Complete example available here.

You can nest multiple levels of collections using at():

let parent_path =
db.parent_path(TEST_PARENT_COLLECTION_NAME, "parent-id")?
  .at(TEST_CHILD_COLLECTION_NAME, "child-id")?
  .at(TEST_GRANDCHILD_COLLECTION_NAME, "grand-child-id")?;

Transactions

To manage transactions manually you can use db.begin_transaction(), and then the Fluent API to add the operations needed in the transaction.

let mut transaction = db.begin_transaction().await?;

db.fluent()
  .update()
  .fields(paths!(MyTestStructure::{
       some_string
     }))
  .in_col(TEST_COLLECTION_NAME)
  .document_id("test-0")
  .object( & MyTestStructure {
    some_id: format!("test-0"),
    some_string: "UpdatedTest".to_string(),
  })
  .add_to_transaction( & mut transaction) ?;

db.fluent()
  .delete()
  .from(TEST_COLLECTION_NAME)
  .document_id("test-5")
  .add_to_transaction( & mut transaction) ?;

transaction.commit().await?;

You may also execute transactions that automatically retry with exponential backoff using run_transaction.

    db.run_transaction( | db, transaction| {
      Box::pin(async move {
      let mut test_structure: MyTestStructure = db
        .fluent()
        .select()
        .by_id_in(TEST_COLLECTION_NAME)
        .obj()
        .one(TEST_DOCUMENT_ID)
        .await?
        .expect("Missing document");

      // Perform some kind of operation that depends on the state of the document
      test_structure.test_string += "a";

      db.fluent()
        .update()
        .fields(paths!(MyTestStructure::{
          test_string
         }))
        .in_col(TEST_COLLECTION_NAME)
        .document_id(TEST_DOCUMENT_ID)
        .object(&test_structure)
        .add_to_transaction(transaction) ?;

        Ok(())
      })
})
  .await?;

See the complete example available here.

Please note that Firestore doesn't support creating documents in the transactions (generating document IDs automatically), so you need to use update() to implicitly create documents and specifying your own IDs.

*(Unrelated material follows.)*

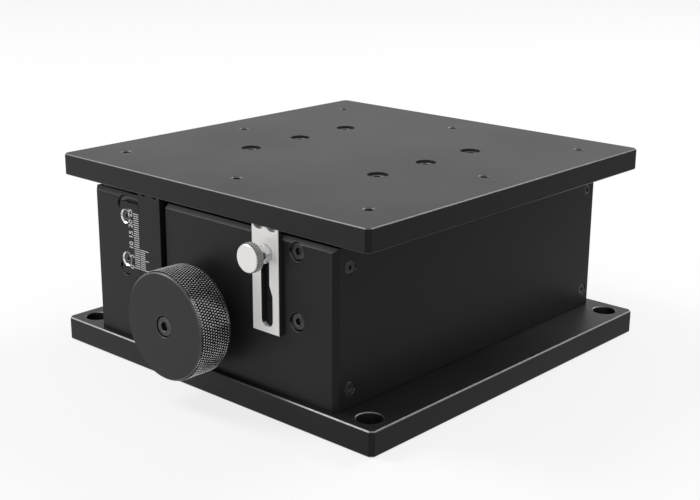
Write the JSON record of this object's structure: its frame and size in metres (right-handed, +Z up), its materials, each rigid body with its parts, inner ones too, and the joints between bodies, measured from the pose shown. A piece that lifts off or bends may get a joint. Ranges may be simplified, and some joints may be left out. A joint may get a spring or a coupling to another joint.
{
  "type": "z-axis translation stage",
  "caption": "Low square lift stage: a knob-driven wedge on crossed rollers raises a drilled table over a flanged base, with a millimetre scale and a slotted clamp plate.",
  "frame": {"origin": "centre of the base's underside", "axes": "+Z up along the lift, -Y towards the hand knob, +X to the right seen from the knob"},
  "size_m": [0.194, 0.215, 0.0915],
  "materials": {
    "black_anodised_plate": "fine-blasted black anodised aluminium",
    "black_anodised_inner": "black anodised aluminium",
    "black_knob": "black anodised, diamond knurled rim",
    "stainless_clamp": "bright stainless steel",
    "black_screws": "black oxide steel",
    "ground_steel": "ground bearing steel",
    "brass_cage": "rolled brass strip",
    "bronze_nut": "turned bronze"
  },
  "bodies": {
    "frame": {"base_plate": "black_anodised_plate", "front_plate": "black_anodised_plate", "rear_plate": "black_anodised_plate", "left_side_wall": "black_anodised_inner", "right_side_wall": "black_anodised_inner", "left_side_cover": "black_anodised_plate", "right_side_cover": "black_anodised_plate", "scale_plate": "black_anodised_plate", "scale_screws": "stainless_clamp", "bearing_retainer": "ground_steel", "bearing_retainer_screws": "ground_steel", "bearing_outer_ring": "ground_steel", "rear_bush": "bronze_nut", "base_screws": "black_screws", "front_plate_screws": "black_screws", "rear_plate_screws": "black_screws", "side_cover_screws": "black_screws", "left_base_rail": "ground_steel", "right_base_rail": "ground_steel", "base_rail_screws": "ground_steel", "left_wall_upright_rails": "ground_steel", "right_wall_upright_rails": "ground_steel", "wall_rail_screws": "ground_steel", "bearing_balls": "ground_steel"},
    "screw_shaft": {"lead_screw": "ground_steel", "bearing_inner_ring": "ground_steel", "shaft_spacer": "ground_steel", "hand_knob": "black_knob", "hand_knob_screw": "black_screws"},
    "wedge_slide": {"wedge": "black_anodised_inner", "wedge_nut": "bronze_nut", "wedge_nut_screws": "ground_steel", "left_wedge_rail": "ground_steel", "right_wedge_rail": "ground_steel", "left_wedge_incline_rail": "ground_steel", "right_wedge_incline_rail": "ground_steel", "wedge_rail_screws": "ground_steel"},
    "lift_table": {"table": "black_anodised_plate", "table_screws": "black_screws", "lift_block": "black_anodised_inner", "left_lift_incline_rail": "ground_steel", "right_lift_incline_rail": "ground_steel", "left_lift_upright_rails": "ground_steel", "right_lift_upright_rails": "ground_steel", "lift_rail_screws": "ground_steel", "vernier_arm": "black_anodised_inner", "clamp_arm": "black_anodised_inner", "arm_screws": "black_screws", "vernier_plate": "black_anodised_plate", "vernier_plate_screws": "black_screws", "clamp_plate": "stainless_clamp", "clamp_plate_screws": "black_screws"},
    "base_cages": {"base_roller_cages": "brass_cage", "base_rollers": "ground_steel"},
    "incline_cages": {"incline_roller_cages": "brass_cage", "incline_rollers": "ground_steel"},
    "upright_cages": {"upright_roller_cages": "brass_cage", "upright_rollers": "ground_steel"},
    "clamp_washer_body": {"clamp_washer": "stainless_clamp"},
    "thumb_screw_body": {"clamp_thumb_screw": "stainless_clamp"}
  },
  "joints": [
    {"name": "table_lift", "type": "slide", "parent": "frame", "child": "lift_table", "axis": [0, 0, 1], "range_m": [0, 0.025]},
    {"name": "screw_turn", "type": "hinge", "parent": "frame", "child": "screw_shaft", "pos_m": [0, 0, 0.0355], "axis": [0, 1, 0], "range_deg": [0, 9010]},
    {"name": "wedge_travel", "type": "slide", "parent": "frame", "child": "wedge_slide", "axis": [0, -1, 0], "range_m": [0, 0.0501]},
    {"name": "base_cage_travel", "type": "slide", "parent": "frame", "child": "base_cages", "axis": [0, -1, 0], "range_m": [0, 0.02505]},
    {"name": "incline_cage_travel", "type": "slide", "parent": "wedge_slide", "child": "incline_cages", "axis": [0, 0.8944, 0.4472], "range_m": [0, 0.02801]},
    {"name": "upright_cage_travel", "type": "slide", "parent": "frame", "child": "upright_cages", "axis": [0, 0, 1], "range_m": [0, 0.01252]},
    {"name": "clamp_advance", "type": "slide", "parent": "frame", "child": "clamp_washer_body", "axis": [0, 1, 0], "range_m": [-0.0007, 0.00023]},
    {"name": "clamp_turn", "type": "hinge", "parent": "clamp_washer_body", "child": "thumb_screw_body", "pos_m": [0.0386, -0.0976, 0.0706], "axis": [0, 1, 0], "range_deg": [-361, 121]}
  ],
  "couplings": [
    {"joint": "screw_turn", "follows": "table_lift", "rad_per_m": 6283.2},
    {"joint": "wedge_travel", "follows": "table_lift", "ratio": 2},
    {"joint": "base_cage_travel", "follows": "table_lift", "ratio": 1},
    {"joint": "incline_cage_travel", "follows": "table_lift", "ratio": 1.118},
    {"joint": "upright_cage_travel", "follows": "table_lift", "ratio": 0.5},
    {"joint": "clamp_turn", "follows": "clamp_advance", "rad_per_m": 8976}
  ]
}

Reading Firestore document metadata as struct fields

Firestore provides additional generated fields for each of document you create:

To be able to read them the library makes them available as system fields for the Serde deserializer with reserved names, so you can specify them in your structures as:

#[derive(Debug, Clone, Deserialize, Serialize)]
struct MyTestStructure {
    #[serde(alias = "_firestore_id")]
    id: Option<String>,
    #[serde(alias = "_firestore_created")]
    created_at: Option<DateTime<Utc>>,
    #[serde(alias = "_firestore_updated")]
    updated_at: Option<DateTime<Utc>>,
    some_string: String,
    one_more_string: String,
    some_num: u64,
}

Complete example available here.

Working on dynamic/document level

Sometimes having static structure may restrict you from working with dynamic data, so there is a way to use Fluent API to work with documents without introducing structures at all.

let object_returned = db
.fluent()
.insert()
.into(TEST_COLLECTION_NAME)
.document_id("test-1")
.document(FirestoreDb::serialize_map_to_doc("",
    [
      ("some_id", "test-id".into()),
      ("some_string", "test-value".into()),
      ("some_num", 42.into()),
      (
      "embedded_obj",
        FirestoreValue::from_map([
          ("inner_some_id", "inner-id-value".into()),
          ("inner_some_string", "inner-some-value".into()),
        ]),
      ),
      ("created_at", FirestoreTimestamp(Utc::now()).into()),
    ])?
)
.execute()
.await?;

Full example available here.

Document transformations

The library supports server side document transformations in transactions and batch writes:


// Only transformation
db.fluent()
.update()
.in_col(TEST_COLLECTION_NAME)
.document_id("test-4")
.transforms(|t| { // Transformations
    t.fields([
      t.field(path!(MyTestStructure::some_num)).increment(10),
      t.field(path!(MyTestStructure::some_array)).append_missing_elements([4, 5]),
      t.field(path!(MyTestStructure::some_array)).remove_all_from_array([3]),
    ])
})
.only_transform()
.add_to_transaction( & mut transaction) ?; // or add_to_batch

// Update and transform (in this order and atomically):
db.fluent()
.update()
.in_col(TEST_COLLECTION_NAME)
.document_id("test-5")
.object(&my_obj) // Updating the objects with the fields here
.transforms(|t| { // Transformations after the update
    t.fields([
      t.field(path!(MyTestStructure::some_num)).increment(10),
    ])
})
.add_to_transaction(&mut transaction) ?; // or add_to_batch

Listening the document changes on Firestore

To help to work with asynchronous event listener the library supports high level API for listening the events from Firestore on a separate thread:

The listener implementation needs to be provided with a storage for the last received token for specified targets to be able to resume listening the changes from the last handled token and to avoid receiving all previous changes.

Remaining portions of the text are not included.